'We Want To Breathe, Too': Solidarity From Iraq
Seventeen years after US troops invaded their country and eight months since protests engulfed their cities, Iraqis are sending solidarity, warnings and advice to demonstrators across America.
Whether in Baghdad's Tahrir Square or on Twitter, Iraqis are closely watching the unprecedented street protests sparked by the killing of George Floyd, an unarmed black man who died in Minneapolis as a police officer knelt on his neck.
"I think what the Americans are doing is brave and they should be angry, but rioting is not the solution," said Yassin Alaa, a scrawny 20-year-old camped out in Tahrir.
Only a few dozen Iraqis remain in tents in the capital's main protest square, which just months ago saw security forces fire tear gas and live bullets at demonstrators, who shot back with rocks or occasionally Molotov cocktails.
Violence left more than 550 people dead, but virtually no one has been held accountable -- mirroring a lack of accountability over deaths at the hands of security forces in the US, Iraqis say.
Now, they want to share their lessons learned.
"Don't set anything on fire. Stay away from that, because the police will treat you with force right from the beginning and might react unpredictably," Alaa told AFP.
And most importantly, he insisted, stick together.
"If blacks and whites were united and they threw racism away, the system can never stop them," he said.
Across their country, Iraqis spotted parallels between the roots of America's protests and their own society.
"In the US it's a race war, while here it's a war of politics and religion," said Haider Kareem, 31, who protested often in Tahrir and whose family lives in the US.
"But the one thing we have in common is the injustice we both suffer from," he told AFP.
Iraq has its own history of racism, particularly against a minority of Afro-Iraqis in the south who trace their roots back to East Africa.
In 2013, leading Afro-Iraqi figure Jalal Thiyab was gunned down in the oil-rich city of Basra -- but discrimination against the community is otherwise mostly non-violent.
"Our racism is different than America's racism," said Ali Essam, a 34-year-old Afro-Iraqi who directed a wildly popular play about Iraq's protests last year.
"Here, we joke about dark skin but in America, being dark makes people think you're a threat," he told AFP.
Solidarity is spreading online, too, with Iraqis tweaking their own protest chants and slogans to fit the US.
In one video, an elderly Iraqi is seen reciting a "hosa" or rhythmic chant, used to rally people into the streets last year and now adapted to an American context.
"This is a vow, this a vow! Texas won't be quiet now," he bellowed, before advising Americans to keep their rallies independent of foreign interference -- mimicking a US government warning to Iraqis last year.
Others shared the hashtag "America Revolts."
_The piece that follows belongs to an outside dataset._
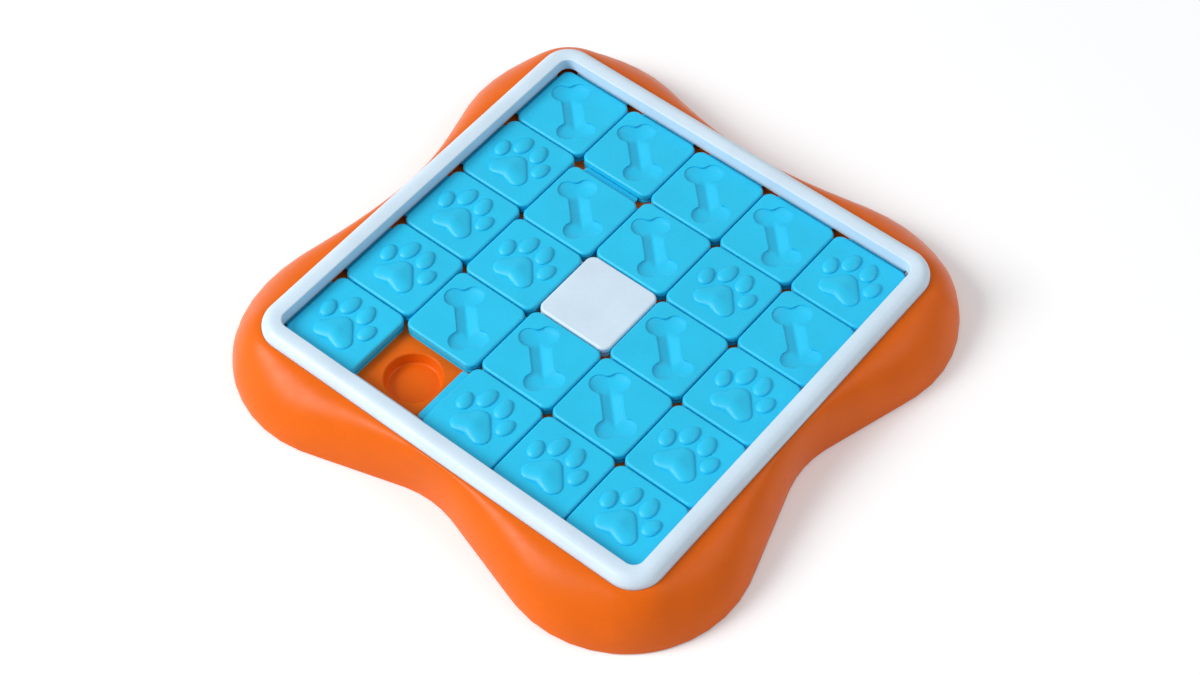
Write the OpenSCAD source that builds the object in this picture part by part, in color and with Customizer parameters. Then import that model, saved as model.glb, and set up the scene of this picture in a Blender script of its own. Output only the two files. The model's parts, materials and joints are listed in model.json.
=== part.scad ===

Another Arabic hashtag going viral in Iraq translates as "We want to breathe, too", referring to Floyd's last words.
Not all the comparisons have been uplifting, however.
The governor of Minnesota, the state in which Minneapolis is located, said the US street violence "was reminiscent of Mogadishu or Baghdad".
And the troops briefly deployed by US President Donald Trump to quell unrest in Washington were from the 82nd Airborne -- which had just returned from duty in Iraq.
"Trump is using the American army against the American people," said Democrat presidential candidate and former vice president Joe Biden.
Iraqis have fought back online, tweeting "Stop associating Baghdad with turmoil," in response to comparisons with their homeland.
Others have used biting sarcasm.
In response to videos of crowds breaking into shops across US cities, Iraqis have dug up an infamous quote by ex-defence secretary Donald Rumsfeld.
"Lawlessness and looting is a natural consequence of the transition from dictatorship to a free country," he said in response to a journalist's question on widespread looting and chaos in Baghdad following the 2003 US-led invasion.